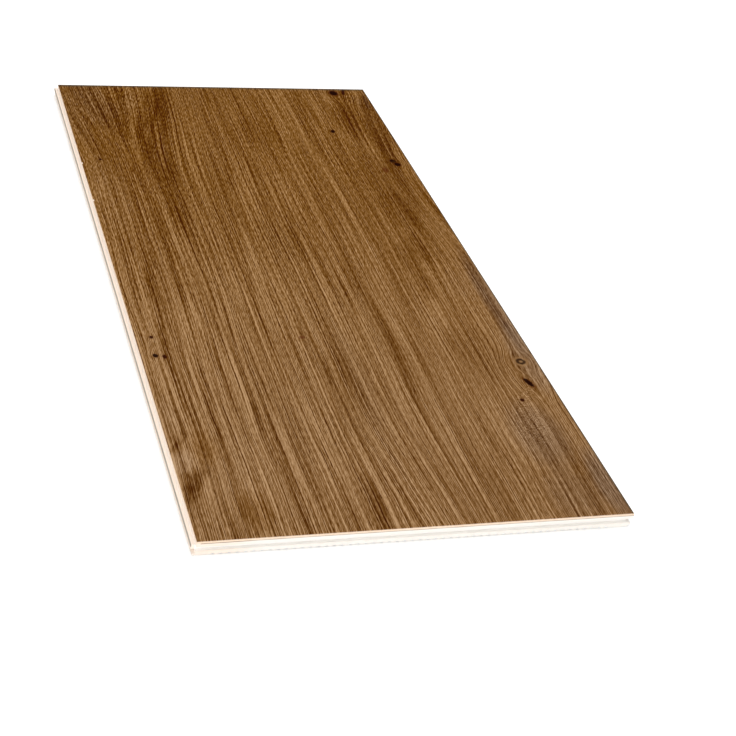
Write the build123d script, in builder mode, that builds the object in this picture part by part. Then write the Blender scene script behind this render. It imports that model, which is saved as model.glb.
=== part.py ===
"""Click-lock luxury vinyl plank, a cut length of it, lying flat with its printed face up.

Millimetres. X runs across the plank, Y along it and Z up. The origin is at the middle of the
underside. The tongues are on the left side and the far end, the grooves on the right side and
the near end. Three bonded layers: the printed wear layer, the core with the click profile
milled into all four edges, and the ribbed backing.
"""
from build123d import *
import os

# Printed face
face_width = 177.8
face_length = 406.4
edge_bevel = 0.3

# Layers, from the face down
wear_thickness = 1.0
core_thickness = 5.0
backing_thickness = 1.0

# Tongue, with the snap bead under it
tongue_drop = 2.7
tongue_height = 2.0
tongue_reach = 1.6
nose_top_radius = 0.45
nose_bottom_radius = 0.3
bead_reach = 1.05
bead_radius = 0.2

# Groove, cut to take the tongue
lip_setback = 0.5
lip_lead_in = 0.12
groove_root_radius = 0.35
fit_above = 0.1
fit_below = 0.15
fit_nose = 0.4
fit_bead = 0.05
fit_lower_edge = 0.2

# Backing, with its ribs along the plank
backing_lap = 1.3
backing_ease = 0.25
rib_pitch = 3.145
slot_width = 1.2
slot_depth = 0.6
left_solid_strip = 7.4
right_solid_strip = 8.5

# Levels above the floor
core_bottom = backing_thickness
core_top = core_bottom + core_thickness
face_level = core_top + wear_thickness
tongue_top = face_level - tongue_drop
tongue_bottom = tongue_top - tongue_height
groove_ceiling = tongue_top + fit_above
groove_floor = tongue_bottom - fit_below

# Reaches that follow from the fit of one plank in the next
groove_depth = tongue_reach + fit_nose
lower_reach = lip_setback - fit_lower_edge
backing_setback = backing_lap + fit_lower_edge

# The face lies beside the origin, because the tongues stand out on one side and one end only
face_centre_x = tongue_reach / 2
face_centre_y = -tongue_reach / 2
face_left = face_centre_x - face_width / 2
face_right = face_centre_x + face_width / 2
face_near = face_centre_y - face_length / 2
face_far = face_centre_y + face_length / 2


def click_section(groove_edge, tongue_edge):
    """Section of the core between its groove edge and its tongue edge, drawn in the plane's U and Z."""
    outward = 1 if tongue_edge > groove_edge else -1
    nose = tongue_edge + outward * tongue_reach
    tongue_root = tongue_edge + outward * lower_reach
    lip_edge = groove_edge + outward * lip_setback
    groove_root = groove_edge + outward * groove_depth
    with BuildLine() as edge_line:
        Polyline(
            (tongue_edge, core_top),
            (tongue_edge, tongue_top),
            (nose, tongue_top),
            (nose, tongue_bottom),
            (tongue_root, tongue_bottom),
            (tongue_root, core_bottom),
            (lip_edge, core_bottom),
            (lip_edge, groove_floor),
            (groove_root, groove_floor),
            (groove_root, groove_ceiling),
            (groove_edge, groove_ceiling),
            (groove_edge, core_top),
            close=True,
        )
    outline = make_face(edge_line.edges())
    fillet(corner_at(outline, nose, tongue_top), radius=nose_top_radius)
    fillet(corner_at(outline, nose, tongue_bottom), radius=nose_bottom_radius)
    fillet(corner_at(outline, groove_root, groove_floor), radius=groove_root_radius)
    fillet(corner_at(outline, groove_root, groove_ceiling), radius=groove_root_radius)
    chamfer(corner_at(outline, lip_edge, groove_floor), length=lip_lead_in)
    with Locations((groove_edge + outward * bead_reach, tongue_bottom)):
        Circle(bead_radius + fit_bead, mode=Mode.SUBTRACT)


def corner_at(outline, u, level):
    """The corner of an outline that lies at a place across it and a level above the floor."""
    return outline.vertices().sort_by_distance((u, level, 0))[0]


# Core: what the side cutters leave, crossed with what the end cutters leave, and under each
# tongue its bead, which stops where the groove of the next edge cuts the tongue away
bead_near = face_near + groove_depth
bead_right = face_right - groove_depth

with BuildPart() as core:
    with BuildSketch(Plane.XZ) as side_section:
        click_section(face_right, face_left)
    extrude(amount=face_length, both=True)
    with BuildSketch(Plane.YZ) as end_section:
        click_section(face_near, face_far)
    extrude(amount=face_width, both=True, mode=Mode.INTERSECT)
    with BuildSketch(Plane.XZ.offset(-(face_far + bead_near) / 2)):
        with Locations((face_left - bead_reach, tongue_bottom)):
            Circle(bead_radius)
    extrude(amount=(face_far - bead_near) / 2, both=True)
    with BuildSketch(Plane.YZ.offset((face_left + bead_right) / 2)):
        with Locations((face_far + bead_reach, tongue_bottom)):
            Circle(bead_radius)
    extrude(amount=(bead_right - face_left) / 2, both=True)
core.part.label = "core"

# Wear layer: the printed face, with its four edges eased
with BuildPart() as wear_layer:
    with BuildSketch(Plane.XY.offset(core_top)):
        with Locations((face_centre_x, face_centre_y)):
            Rectangle(face_width, face_length)
    extrude(amount=wear_thickness)
    chamfer(wear_layer.faces().sort_by(Axis.Z)[-1].edges(), length=edge_bevel)
wear_layer.part.label = "wear_layer"

# Backing: laps under the tongue side, stops short under the groove side, and is slotted along
# its length between two solid strips
backing_left = face_left - backing_lap
backing_right = face_right - backing_setback
backing_near = face_near + lip_setback
backing_far = face_far + lower_reach
backing_width = backing_right - backing_left
backing_length = backing_far - backing_near
slotted_width = backing_width - left_solid_strip - right_solid_strip
slot_count = int((slotted_width - slot_width) / rib_pitch) + 1
first_slot = backing_left + left_solid_strip + slot_width / 2
middle_slot = first_slot + (slot_count - 1) * rib_pitch / 2

with BuildPart() as backing:
    with BuildSketch():
        with Locations(((backing_left + backing_right) / 2, (backing_near + backing_far) / 2)):
            Rectangle(backing_width, backing_length)
    extrude(amount=backing_thickness)
    chamfer(backing.faces().sort_by(Axis.Z)[0].edges(), length=backing_ease)
    with BuildSketch(Plane.XZ):
        with Locations((middle_slot, 0)):
            with GridLocations(rib_pitch, 0, slot_count, 1):
                Rectangle(slot_width, 2 * slot_depth)
    extrude(amount=face_length, both=True, mode=Mode.SUBTRACT)
backing.part.label = "backing"

os.makedirs("parts", exist_ok=True)
export_step(core.part, "parts/core.step")
export_step(wear_layer.part, "parts/wear_layer.step")
export_step(backing.part, "parts/backing.step")
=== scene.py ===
"""Dresses the click-lock vinyl plank: oak print, cut edges, milled core, ribbed backing, floor, light and camera."""
import logging
import math
from dataclasses import dataclass, field
from enum import Enum

import bpy
from mathutils import Matrix, Vector


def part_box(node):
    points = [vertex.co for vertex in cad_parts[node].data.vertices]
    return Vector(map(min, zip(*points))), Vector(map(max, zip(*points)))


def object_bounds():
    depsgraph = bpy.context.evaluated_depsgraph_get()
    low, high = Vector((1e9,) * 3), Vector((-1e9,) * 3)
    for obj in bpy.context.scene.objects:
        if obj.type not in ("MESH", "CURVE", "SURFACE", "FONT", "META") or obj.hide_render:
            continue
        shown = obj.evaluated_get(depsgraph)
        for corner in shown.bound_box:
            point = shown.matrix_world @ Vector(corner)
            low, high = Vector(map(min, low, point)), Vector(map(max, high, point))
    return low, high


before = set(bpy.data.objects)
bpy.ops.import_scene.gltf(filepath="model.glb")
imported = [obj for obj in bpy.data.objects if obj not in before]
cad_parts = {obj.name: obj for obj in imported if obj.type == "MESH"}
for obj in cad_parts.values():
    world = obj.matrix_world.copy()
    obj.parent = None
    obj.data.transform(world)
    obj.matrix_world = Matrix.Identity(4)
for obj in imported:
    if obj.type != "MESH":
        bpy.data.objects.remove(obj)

CAD_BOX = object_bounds()
MM_PER_METRE = 1000.0
BELL_END = 2.4  # square of the distance, in half sizes, at which a soft mark has faded out
GOLDEN = 0.618
LOG = logging.getLogger("plank")


class Term:
    """A number that varies over a surface, written as a formula and built as math nodes."""

    def __init__(self, net: "Net", socket: bpy.types.NodeSocket) -> None:
        """Keep the net that the nodes go into and the socket that gives the number."""
        self.net = net
        self.socket = socket

    def __add__(self, other: "Term | float") -> "Term":
        """Sum of two numbers."""
        return self.net.math("ADD", self, other)

    def __sub__(self, other: "Term | float") -> "Term":
        """Difference of two numbers."""
        return self.net.math("SUBTRACT", self, other)

    def __rsub__(self, other: float) -> "Term":
        """Difference of two numbers."""
        return self.net.math("SUBTRACT", other, self)

    def __mul__(self, other: "Term | float") -> "Term":
        """Product of two numbers."""
        return self.net.math("MULTIPLY", self, other)

    def __truediv__(self, other: "Term | float") -> "Term":
        """Quotient of two numbers."""
        return self.net.math("DIVIDE", self, other)

    def scaled(self, factor: "Term | float", shift: "Term | float") -> "Term":
        """Multiply by one number and add another, in one node."""
        return self.net.math("MULTIPLY_ADD", self, factor, shift)

    def root(self) -> "Term":
        """Square root."""
        return self.net.math("SQRT", self)

    def exp(self) -> "Term":
        """Exponential."""
        return self.net.math("EXPONENT", self)

    def size(self) -> "Term":
        """Absolute value."""
        return self.net.math("ABSOLUTE", self)

    def most(self, other: "Term | float") -> "Term":
        """The larger of two numbers."""
        return self.net.math("MAXIMUM", self, other)

    def ramp(self, start: float, end: float) -> "Term":
        """Rise smoothly from 0 at start to 1 at end, which may be the smaller.

        Args:
            start: value at which the result is 0.
            end: value at which the result is 1.

        Returns:
            The smooth step, from 0 to 1.
        """
        low, high = min(start, end), max(start, end)
        to_low, to_high = (0.0, 1.0) if end > start else (1.0, 0.0)
        given = {"Value": self, "From Min": low, "From Max": high, "To Min": to_low, "To Max": to_high}
        node = self.net.put("ShaderNodeMapRange", given, interpolation_type="SMOOTHSTEP")
        return Term(self.net, node.outputs["Result"])


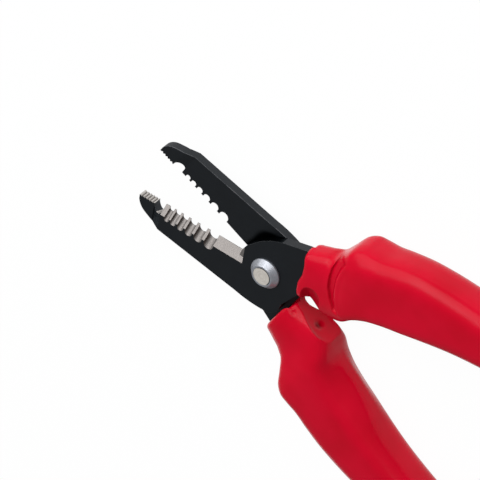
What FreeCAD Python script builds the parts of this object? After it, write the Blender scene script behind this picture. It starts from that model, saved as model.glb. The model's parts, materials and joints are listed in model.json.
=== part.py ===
import FreeCAD, Part
import math
import os
import Sketcher

# Wire stripper, modelled in millimetres.
# Both halves are the same stamping with the same moulded grip. Each piece is drawn in the frame of its half:
# origin on the pivot axis in the plane where the plates meet, +X towards the nose, +Y towards the outer edge
# of the jaw, +Z towards the outer side of the plate. The rear half is the front one turned over about X.

doc = FreeCAD.newDocument("wire_stripper")
sheet = doc.addObject("Spreadsheet::Sheet", "size")

SIZES = {
    # Both plates
    "plate": 3.2,
    "plate_gap": 0.04,
    "opening": 24.8,
    # Nose: serrated pliers face, set over by half a plate so that the two noses meet in one plane
    "nose_tip": 54.1,
    "nose_blunt": 1.8,
    "nose_round": 6.5,
    "nose_shoulder_x": 50.9,
    "nose_shoulder_y": 6.1,
    "tooth_gap": 0.05,
    "tooth_pitch": 1.15,
    "tooth_depth": 0.55,
    "tooth_count": 5,
    "set_over_start": 44.0,
    "set_over_run": 3.5,
    # Looping notch behind the nose
    "loop_x": 45.8,
    "loop_y": 0.6,
    "loop_radius": 1.9,
    # Jaw: the ground strip edge reaches past the centre line and carries a notch for each wire
    "overlap": 1.1,
    "bevel_run": 2.9,
    "notch_sink": 0.5,
    "first_land": 1.83,
    "land": 0.84,
    "land_growth": 0.085,
    "wire_20": 0.81,
    "wire_18": 1.02,
    "wire_16": 1.29,
    "wire_14": 1.63,
    "wire_12": 2.05,
    "wire_10": 2.59,
    "cutter_runout": 1.5,
    "jaw_front_x": 48.9,
    "jaw_front_y": 7.25,
    "jaw_back_x": 46.3,
    "jaw_back_y": 8.2,
    "jaw_round": 8.0,
    # Hub round the pivot
    "hub_edge_x": 10.0,
    "hub_edge_y": 14.5,
    "hub_crown": 40.0,
    "lobe_x": 2.6,
    "lobe_y": 15.6,
    "lobe_round": 5.4,
    "lobe_back_x": 7.7,
    "lobe_back_y": 10.9,
    "waist_x": 8.2,
    "waist_y": 8.9,
    "stop_x": 13.35,
    "stop_y": 1.1,
    "hub_front": 11.05,
    "hub_front_turn": 47.0,
    "hub_bend": 25.0,
    "bend_foot_x": 4.2,
    "bend_foot_y": 16.15,
    # Tang inside the grip
    "mouth_x": 13.7,
    "mouth_outer": 18.6,
    "mouth_inner": 8.5,
    "tang_width": 8.4,
    "tang_end": 6.0,
    "tang_set_over": 1.1,
    # Pivot
    "pin_radius": 3.3,
    "bore_clearance": 0.04,
    "collar_clearance": 0.08,
    "collar_float": 0.03,
    "head_radius": 5.65,
    "head_height": 2.4,
    "head_rim": 0.5,
    "head_top_radius": 3.95,
    # Grip sections: distance behind the pivot, reach to the outer and the inner side, half the thickness
    "face_x": 13.6,
    "face_outer": 18.2,
    "face_inner": 1.6,
    "face_half": 5.2,
    "lip_x": 14.9,
    "lip_outer": 19.8,
    "lip_inner": 0.6,
    "lip_half": 6.3,
    "collar_x": 21.5,
    "collar_outer": 22.1,
    "collar_inner": -3.2,
    "collar_half": 6.7,
    "neck_x": 28.0,
    "neck_outer": 28.9,
    "neck_inner": -2.6,
    "neck_half": 7.5,
    "bulb_x": 34.4,
    "bulb_outer": 36.6,
    "bulb_inner": 1.0,
    "bulb_half": 8.7,
    "swell_x": 42.0,
    "swell_outer": 39.1,
    "swell_inner": 5.6,
    "swell_half": 9.0,
    "palm_x": 57.0,
    "palm_outer": 38.5,
    "palm_inner": 10.3,
    "palm_half": 9.0,
    "heel_x": 79.0,
    "heel_outer": 35.9,
    "heel_inner": 13.9,
    "heel_half": 9.0,
    "tail_x": 103.0,
    "tail_outer": 31.6,
    "tail_inner": 13.8,
    "tail_half": 8.2,
    "cap_x": 116.5,
    "cap_outer": 27.8,
    "cap_inner": 14.8,
    "cap_half": 6.0,
    "end_x": 119.6,
    "end_outer": 24.8,
    "end_inner": 17.6,
    "end_half": 2.9,
    "grip_corner": 4.8,
    "grip_flat": 9.1,
    "flat_margin": 1.0,
    "grip_fit": 0.02,
    # Oval stop pad that meets the other grip when the nose is closed
    "pad_x": 24.4,
    "pad_gap": 0.15,
    "dish_radius": 25.0,
    "dish_depth": 0.5,
    # Groove and scallop on the outer side of the grip
    "groove_top_x": 25.5,
    "groove_top_y": 25.0,
    "groove_foot_x": 29.5,
    "groove_foot_y": 5.8,
    "groove_bend": 24.0,
    "groove_width": 1.5,
    "groove_depth": 0.9,
    "scallop_front_x": 15.4,
    "scallop_back_x": 23.2,
    "scallop_top_y": 4.6,
    "scallop_round": 4.1,
    "scallop_floor": 2.2,
}
SECTIONS = ("face", "lip", "collar", "neck", "bulb", "swell", "palm", "heel", "tail", "cap", "end")
WIRES = ("wire_20", "wire_18", "wire_16", "wire_14", "wire_12", "wire_10")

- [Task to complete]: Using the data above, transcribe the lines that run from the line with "backing_right = face_right - backing_setback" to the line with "before = set(bpy.data.objects)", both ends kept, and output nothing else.

- [Output for this task]:
backing_right = face_right - backing_setback
backing_near = face_near + lip_setback
backing_far = face_far + lower_reach
backing_width = backing_right - backing_left
backing_length = backing_far - backing_near
slotted_width = backing_width - left_solid_strip - right_solid_strip
slot_count = int((slotted_width - slot_width) / rib_pitch) + 1
first_slot = backing_left + left_solid_strip + slot_width / 2
middle_slot = first_slot + (slot_count - 1) * rib_pitch / 2

with BuildPart() as backing:
    with BuildSketch():
        with Locations(((backing_left + backing_right) / 2, (backing_near + backing_far) / 2)):
            Rectangle(backing_width, backing_length)
    extrude(amount=backing_thickness)
    chamfer(backing.faces().sort_by(Axis.Z)[0].edges(), length=backing_ease)
    with BuildSketch(Plane.XZ):
        with Locations((middle_slot, 0)):
            with GridLocations(rib_pitch, 0, slot_count, 1):
                Rectangle(slot_width, 2 * slot_depth)
    extrude(amount=face_length, both=True, mode=Mode.SUBTRACT)
backing.part.label = "backing"

os.makedirs("parts", exist_ok=True)
export_step(core.part, "parts/core.step")
export_step(wear_layer.part, "parts/wear_layer.step")
export_step(backing.part, "parts/backing.step")
=== scene.py ===
"""Dresses the click-lock vinyl plank: oak print, cut edges, milled core, ribbed backing, floor, light and camera."""
import logging
import math
from dataclasses import dataclass, field
from enum import Enum

import bpy
from mathutils import Matrix, Vector


def part_box(node):
    points = [vertex.co for vertex in cad_parts[node].data.vertices]
    return Vector(map(min, zip(*points))), Vector(map(max, zip(*points)))


def object_bounds():
    depsgraph = bpy.context.evaluated_depsgraph_get()
    low, high = Vector((1e9,) * 3), Vector((-1e9,) * 3)
    for obj in bpy.context.scene.objects:
        if obj.type not in ("MESH", "CURVE", "SURFACE", "FONT", "META") or obj.hide_render:
            continue
        shown = obj.evaluated_get(depsgraph)
        for corner in shown.bound_box:
            point = shown.matrix_world @ Vector(corner)
            low, high = Vector(map(min, low, point)), Vector(map(max, high, point))
    return low, high


before = set(bpy.data.objects)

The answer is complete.